To answer some questions arising:

I am not asking about playing the currency market. I'm not trading funds back and forth - I typically make a transfer of my excess pay packet once a month.

I'm not sure where I will end up living eventually but it is likely that I will live in the Eurozone for several years (at least 3) before returning to the UK. This is by no means set in stone though. I spend a 2-3 months a year back in the UK and the rest of the time in Germany or Sweden, where my partner lives.

Apart from day-to-day living expenses and the odd restaurant meal I don't really spend much money anywhere. I have no plans to buy costly items like a house, or a car. My big spends are on holidays a couple of times a year. Usually one in Europe, and another somewhere more exotic.
posted by jonesor at 3:53 AM on March 29, 2011

Short answer: this is not likely to significantly affect your financial situation for good or ill in either the short or long term.
posted by valkyryn at 4:48 AM on March 29, 2011 [1 favorite]

My guess is that, given the overall state of finances of both issuing entities, neither currency is likely to be a very good store of value for the next decade or so. It's quite likely you'll see fairly strong inflation in both areas. It'll be painted as 'goods going up', but it's really 'currency going down'. You might seriously want to consider diversifying your savings into other areas, like stocks and commodities. Don't overdo it in any one area, though; spread things out, and maintain good cash reserves for emergencies.

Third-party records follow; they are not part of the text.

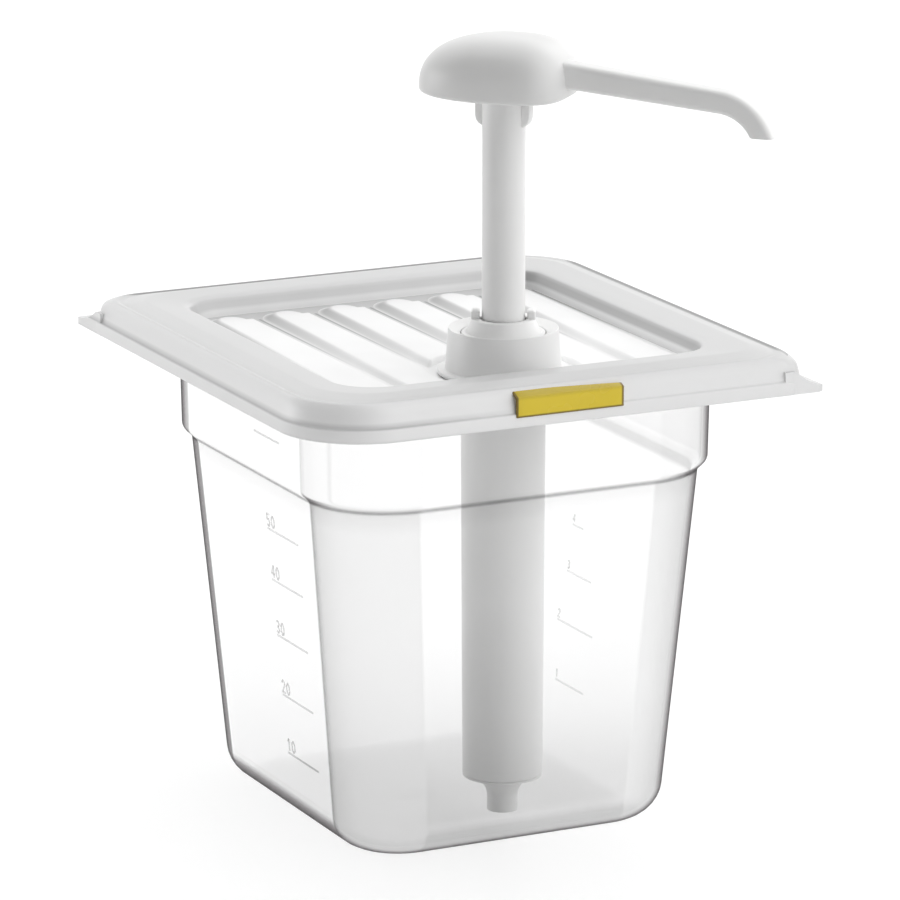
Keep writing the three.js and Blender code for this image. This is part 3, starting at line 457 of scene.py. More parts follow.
def fade(value, low, high):
    """0 at and below low, 1 at and above high."""
    inputs = {"Value": value, "From Min": low, "From Max": high}
    return node(value.id_data, "ShaderNodeMapRange", inputs).outputs[0]


def calc(operation, *values):
    """A sum on sockets and plain numbers."""
    tree = next(value for value in values if isinstance(value, bpy.types.NodeSocket)).id_data
    return node(tree, "ShaderNodeMath", enumerate(values), operation=operation).outputs[0]


def times(first, *others):
    for other in others:
        first = calc("MULTIPLY", first, other)
    return first


def rest(value):
    """What is left of 1."""
    return 1 - value if isinstance(value, float) else calc("SUBTRACT", 1.0, value)


def size(value):
    return calc("ABSOLUTE", value)


def below(value, limit):
    return calc("LESS_THAN", value, limit)


def above(value, limit):
    return calc("GREATER_THAN", value, limit)


def where(mask, tint):
    """The tint where the mask is 1, and none where it is 0."""
    return rest(times(mask, rest(tint)))


def split(tree, kind):
    """The three numbers of an object's own normal or place."""
    source = node(tree, "ShaderNodeTexCoord").outputs[kind]
    made = node(tree, "ShaderNodeSeparateXYZ", {0: source})
    return [made.outputs[axis] for axis in "XYZ"]


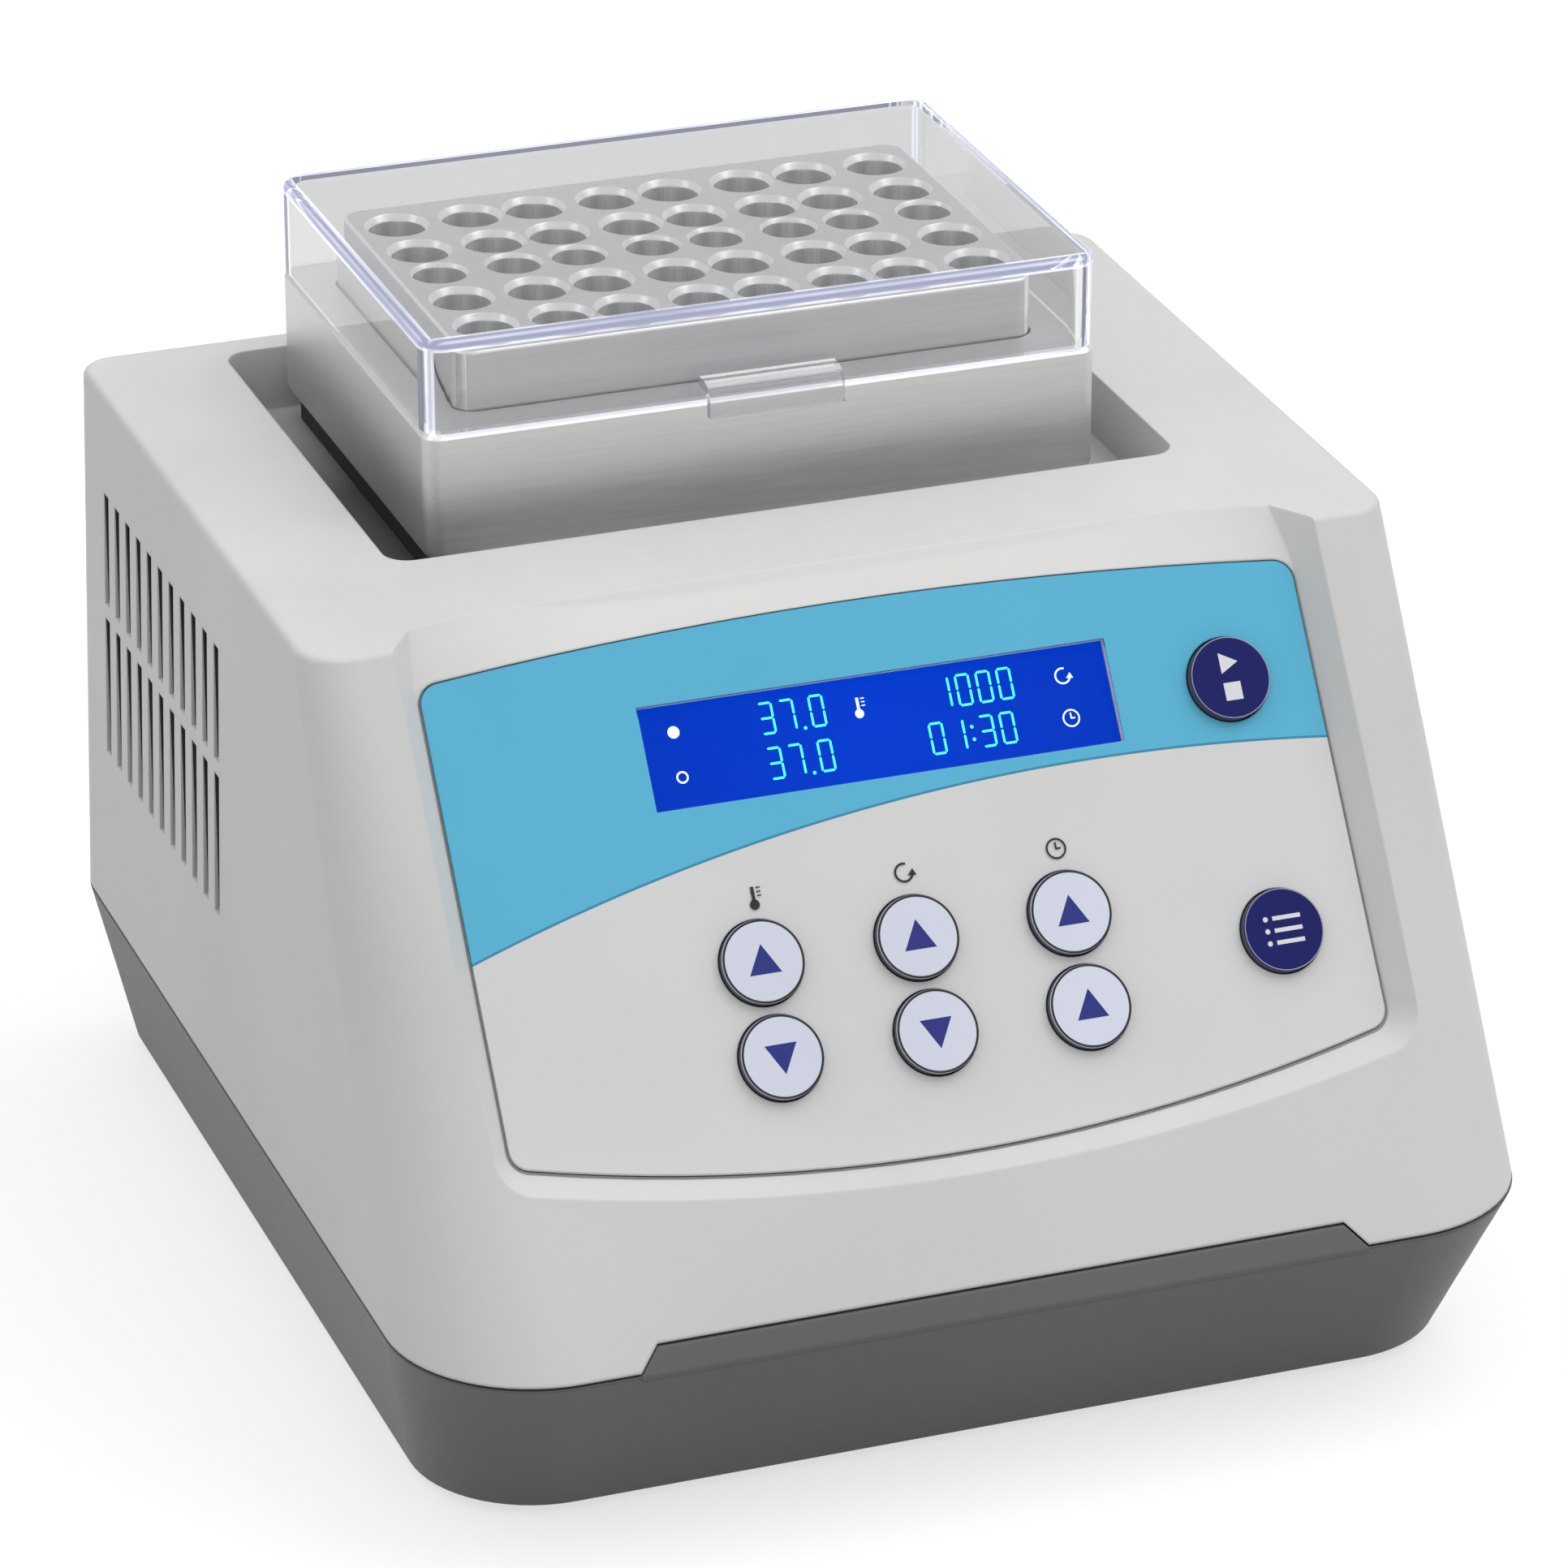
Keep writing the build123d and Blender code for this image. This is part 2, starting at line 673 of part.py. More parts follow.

For your cash holdings, you could perhaps split them between pounds and Euros -- that way, you'll be a little more insulated from the foibles of either issuing entity.
posted by Malor at 4:51 AM on March 29, 2011

not a big deal - build up a EUR fund that functions as your near term emergency fund (like a few month living expenses), and since it sounds like the UK is the longer term destination save retirement funds/excess above the near term emergency fund in GBP.

You are just looking to keep you assets and your future liabilities matched. Any thing else is speculation.
posted by JPD at 5:08 AM on March 29, 2011

Save where you plan to withdraw.

Alternatively, if you want to diversify, put 50% in £ and 50% in Euro. The spread seems to be living between €1.10 and €1.20, so we're not talking about massive changes. You'll also see directional changes over time (most likely) and can reassess as need be.
posted by nickrussell at 5:44 AM on March 29, 2011

Malor makes a good suggestion- if you build up a decent chunk of savings, you can pull from whichever account is currently more valuable (versus the other) when you need cash. The recordkeeping to do this effectively might be difficult. Long term, I don't see any reason why those two currencies won't be mostly at par with each other.

Another thought is to keep the money in whatever currency you think you will need it to be in when you need it.
posted by gjc at 6:00 AM on March 29, 2011

You might gain or lose on the currency exposure either way, it's very difficult to predict, and you've said (smartly) that you're not interested in trying to work that exposure for profit. All good things.

So go for the higher rate, wherever it is. If you can get a higher interest rate with a Euro-denominated account, and it's comparably insured, that's the one I'd go for.

If at some point in the future you move back to the UK permanently and won't have any spending needs in Euros in the future then it might be worth reevaluating your Euro assets and deciding whether it makes sense to convert them all at that point or to wait. But that's a decision for down the road; it sounds like at the moment you have anticipated spending in both Euros and Pounds, so either one would work. Hence go for the rate.